United States District Court, S.D. New York
Jul 5, 2005
Case No. 05-CR-127 (KMK) (S.D.N.Y. Jul. 5, 2005)

Opinion

Case No. 05-CR-127 (KMK).

July 5, 2005

Jillian B. Berman, Esq., Assistant United States Attorney, New York, N.Y., Counsel for the Government.

Louis R. Aidala, Esq., New York, N.Y., Counsel for Defendant Eularia Kelly.


OPINION AND ORDER


Defendant Eularia Kelly is charged with kidnapping, in violation of 18 U.S.C. §§ 1201(a)(1), 1202, and conspiring to commit a kidnapping, in violation of 18 U.S.C. § 371. Kelly now brings this motion for an order, pursuant to Fed.R.Crim.P. 6(e)(3)(E)(ii) and Fed.R.Crim.P. 12(b)(2), authorizing disclosure of the grand jury minutes to the Court for inspection and dismissing the Indictment. For the reasons outlined below and stated on the record at the May 5, 2005 conference, the motion is DENIED. In addition, the oral application, made at the May 5, 2005 conference, to compel the Government to present certain evidence before the grand jury is DENIED.
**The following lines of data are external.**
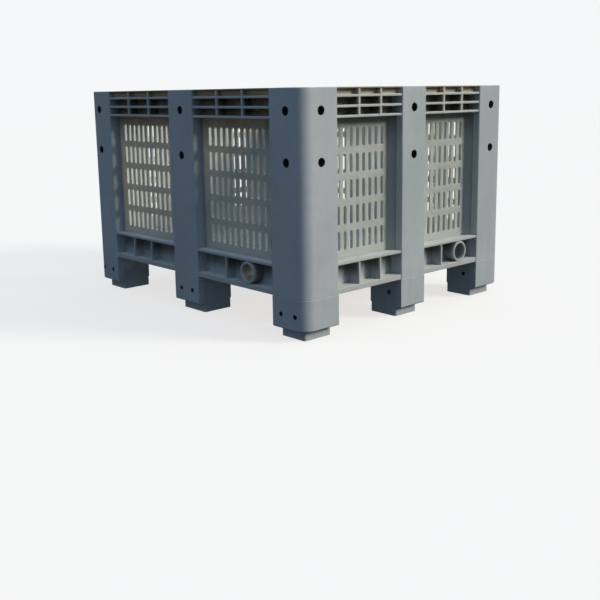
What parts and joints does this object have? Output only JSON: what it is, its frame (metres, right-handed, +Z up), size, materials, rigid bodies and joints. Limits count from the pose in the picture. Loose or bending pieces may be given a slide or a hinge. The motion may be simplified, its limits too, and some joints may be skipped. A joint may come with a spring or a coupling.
{
  "type": "vented pallet box",
  "caption": "Rigid open-top pallet box with slotted side walls, hollow posts, a ribbed rim with a stacking ledge, drain sockets and feet with four-way fork entry.",
  "frame": {"origin": "centre of the footprint on the ground plane of the feet", "axes": "+X along the long faces, +Y along the short faces, +Z up; the front is the long face at -Y"},
  "size_m": [1.2, 1, 0.76],
  "materials": {
    "frame_plastic": "moulded grey polyethylene, lightly scuffed",
    "panel_plastic": "thin moulded grey polyethylene, slotted",
    "foot_plastic": "moulded grey polyethylene, scuffed along its edges",
    "socket_plastic": "moulded grey polyethylene",
    "deck_plastic": "moulded grey polyethylene, dusty",
    "screw_steel": "zinc-plated steel"
  },
  "bodies": {
    "root": {"base_deck": "deck_plastic", "bottom_rail_back_a": "frame_plastic", "bottom_rail_back_b": "frame_plastic", "bottom_rail_front_a": "frame_plastic", "bottom_rail_front_b": "frame_plastic", "bottom_rail_left_a": "frame_plastic", "bottom_rail_left_b": "frame_plastic", "bottom_rail_right_a": "frame_plastic", "bottom_rail_right_b": "frame_plastic", "corner_post_back_left": "frame_plastic", "corner_post_back_right": "frame_plastic", "corner_post_front_left": "frame_plastic", "corner_post_front_right": "frame_plastic", "drain_socket_back": "socket_plastic", "drain_socket_front": "socket_plastic", "drain_socket_left": "socket_plastic", "drain_socket_right": "socket_plastic", "foot_back_left": "foot_plastic", "foot_back_middle": "foot_plastic", "foot_back_right": "foot_plastic", "foot_centre": "foot_plastic", "foot_front_left": "foot_plastic", "foot_front_middle": "foot_plastic", "foot_front_right": "foot_plastic", "foot_left_middle": "foot_plastic", "foot_right_middle": "foot_plastic", "foot_screws": "screw_steel", "mid_post_back": "frame_plastic", "mid_post_front": "frame_plastic", "mid_post_left": "frame_plastic", "mid_post_right": "frame_plastic", "rim_band_back_a": "frame_plastic", "rim_band_back_b": "frame_plastic", "rim_band_front_a": "frame_plastic", "rim_band_front_b": "frame_plastic", "rim_band_left_a": "frame_plastic", "rim_band_left_b": "frame_plastic", "rim_band_right_a": "frame_plastic", "rim_band_right_b": "frame_plastic", "vent_panel_back_a": "panel_plastic", "vent_panel_back_b": "panel_plastic", "vent_panel_front_a": "panel_plastic", "vent_panel_front_b": "panel_plastic", "vent_panel_left_a": "panel_plastic", "vent_panel_left_b": "panel_plastic", "vent_panel_right_a": "panel_plastic", "vent_panel_right_b": "panel_plastic"}
  },
  "joints": []
}
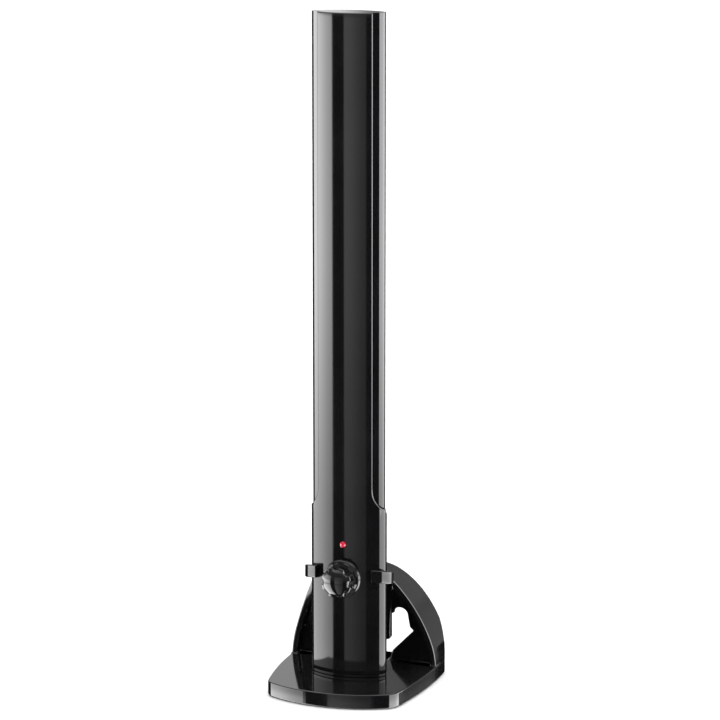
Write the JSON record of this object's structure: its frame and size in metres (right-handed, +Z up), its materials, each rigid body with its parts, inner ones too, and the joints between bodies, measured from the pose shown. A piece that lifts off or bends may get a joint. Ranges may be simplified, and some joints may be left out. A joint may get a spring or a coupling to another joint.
{
  "type": "indoor television antenna",
  "caption": "Flat oval gloss-black stick antenna with a gain knob, power light and rear F socket, held upright in a clip on an arched table stand.",
  "frame": {"origin": "bottom centre of the whole object, on the surface it stands on", "axes": "+Z up along the column, -Y is the front with the knob and light, +X is the viewer's right"},
  "size_m": [0.076, 0.08, 0.33],
  "materials": {
    "piano_black": "high gloss injection-moulded ABS with fine handling scratches",
    "satin_black": "fine spark-eroded satin texture",
    "red_lens": "tinted epoxy lens",
    "zinc_steel": "zinc plated",
    "nickel_plate": "bright nickel plate",
    "gilt_contact": "gold flash over bronze",
    "brass_sheet": "rolled brass sheet",
    "tinplate": "bright tinplate",
    "circuit_board": "green solder mask on glass-epoxy laminate",
    "ferrite": "matt sintered ferrite",
    "coax_jacket": "extruded jacket",
    "lead_wire": "PVC insulation",
    "pot_case": "moulded phenolic case with a metal bushing",
    "white_insulator": "moulded polythene",
    "plain_steel": "mill finish",
    "foot_rubber": "moulded rubber"
  },
  "bodies": {
    "stand": {"stand_body": "piano_black", "base_cover": "satin_black", "ballast_plate": "plain_steel", "base_screws": "zinc_steel", "rubber_feet": "foot_rubber"},
    "antenna": {"front_cover": "piano_black", "rear_shell": "piano_black", "top_cap": "piano_black", "bottom_cap": "piano_black", "cover_screws": "zinc_steel", "antenna_board": "circuit_board", "upper_radiator": "brass_sheet", "lower_radiator": "brass_sheet", "balun_core": "ferrite", "feed_coax": "coax_jacket", "amplifier_board": "circuit_board", "amplifier_shield": "tinplate", "board_screws": "zinc_steel", "gain_pot": "pot_case", "pot_washer": "zinc_steel", "pot_nut": "nickel_plate", "knob_bezel": "piano_black", "power_led": "red_lens", "f_socket": "nickel_plate", "socket_insulator": "white_insulator", "socket_contact": "gilt_contact", "socket_washer": "zinc_steel", "socket_nut": "nickel_plate", "socket_lead": "lead_wire"},
    "knob": {"gain_knob": "piano_black", "pot_shaft": "nickel_plate"}
  },
  "joints": [
    {"name": "antenna_lift", "type": "slide", "parent": "stand", "child": "antenna", "axis": [0, 0, 1], "range_m": [0, 0.06]},
    {"name": "gain_turn", "type": "hinge", "parent": "antenna", "child": "knob", "pos_m": [0, -0.015, 0.0575], "axis": [0, 1, 0], "range_deg": [-140, 140]}
  ]
}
Craig Dunn a/k/a "Kevin Brooks" a/k/a "Craig C. Dunn" a/k/a "Craig Johnson" and Darnell L. Carter are Co-Defendants in this case. However, the motion discussed herein is brought only on behalf of Defendant Kelly. Accordingly, the Court only discusses the factual background of the case with respect to Kelly.

Kelly's motion papers erroneously refer to Fed.R.Crim.P. 6(e)(3)(C)(ii). As the Government points out, Rule 6(e) was restructured so that Rule 6(e)(3)(C)(ii) is now found at Rule 6(e)(3)(E)(ii). Rule 6(e)(3)(E)(ii) provides: "The court may authorize disclosure — at a time, in a manner, and subject to any other conditions that it directs — of a grand-jury matter . . . at the request of a defendant who shows that a ground may exist to dismiss the indictment because of a matter that occurred before the grand jury."

I. Background

Kelly was arrested, along with Co-Defendants Craig Dunn and Darnell Carter, on January 18, 2005. All three Defendants were indicted on February 1, 2005. The facts as alleged in the Amended Complaint are as follows. On January 17, 2005, an individual (hereinafter referred to as the "victim") left the apartment of his acquaintance in order to engage in a drug transaction with Dunn, a regular customer. (Amend. Compl. ¶ 2(a)) The victim was subsequently abducted by Dunn, Carter, an unknown man, and an unknown woman, from the vicinity of 177th Street and Broadway, in Manhattan. (Amend. Compl. p. 2 ¶ 11(a)) The victim was restrained inside a car, beaten with a pistol, and stabbed with a knife. (Amend. Compl. ¶ 11(a)) The victim was then transported to a Travelodge motel in New Jersey, where he was kept inside a motel room handcuffed. (Amend. Compl. ¶ 11(b)) The victim observed Kelly while being held at the Travelodge. (Amend. Compl. ¶ 11(b)) During the course of these events, a number of ransom calls were placed. (Amend. Compl. ¶¶ 2(b), (c), 11(b))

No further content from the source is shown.